There can only be one receive() for every contract and this function cannot have any arguments, it cannot return anything and it must also have external visibility and a payable state mutability.

payable state mutability is something we haven't discussed so far but what it specifies is that the function that has this payable specifier can receive Ether as part of a transaction and that applies to the receive function as well because it is triggered when Ether transfers happen.

The send and transfer primitives are designed in Solidity to transfer only 2300 gas. The rationale behind this was to prevent the risk, or mitigate the risk of what are known as "reentrancy attacks" which we'll talk more in the security chapter. This minimal amount of gas does not allow a receive() function to do anything much more than some basic logging (using events).

From a security context, the receive() function becomes interesting to evaluate because it affects the Ether balance of a contract and any assumptions in the contract logic that depends on the contract's Ether balance.

Fallback Function

Yet another special function in Solidity. It is very similar to the receive() function with some particularities: the fallback() function gets triggered automatically on a call to the contract if none of the functions in the contract match the function signature specified in the transaction. It also gets triggered if there was no data supplied at all in the transaction and there is no receive() function.

Similar to receive(), there can be only one fallback() for every contract, however this fallback() function can receive and return data if required.

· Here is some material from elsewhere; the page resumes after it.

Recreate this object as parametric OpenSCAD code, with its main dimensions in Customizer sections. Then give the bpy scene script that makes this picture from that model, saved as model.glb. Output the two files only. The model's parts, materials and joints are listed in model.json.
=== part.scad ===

The visibility is external and if the fallback() function is meant to receive Ether, then it needs to have the payable modifier specified (similar to the receive() function).

The fallback() function cannot assume that more than 2300 gas can be supplied to it because it can be triggered via the send or transfer primitives and, similar to receive(), the security implications of fallback() have to consider that the Ether balance can be changed via this function, so any assumptions in the contract logic specific to the Ether balance need to be examined.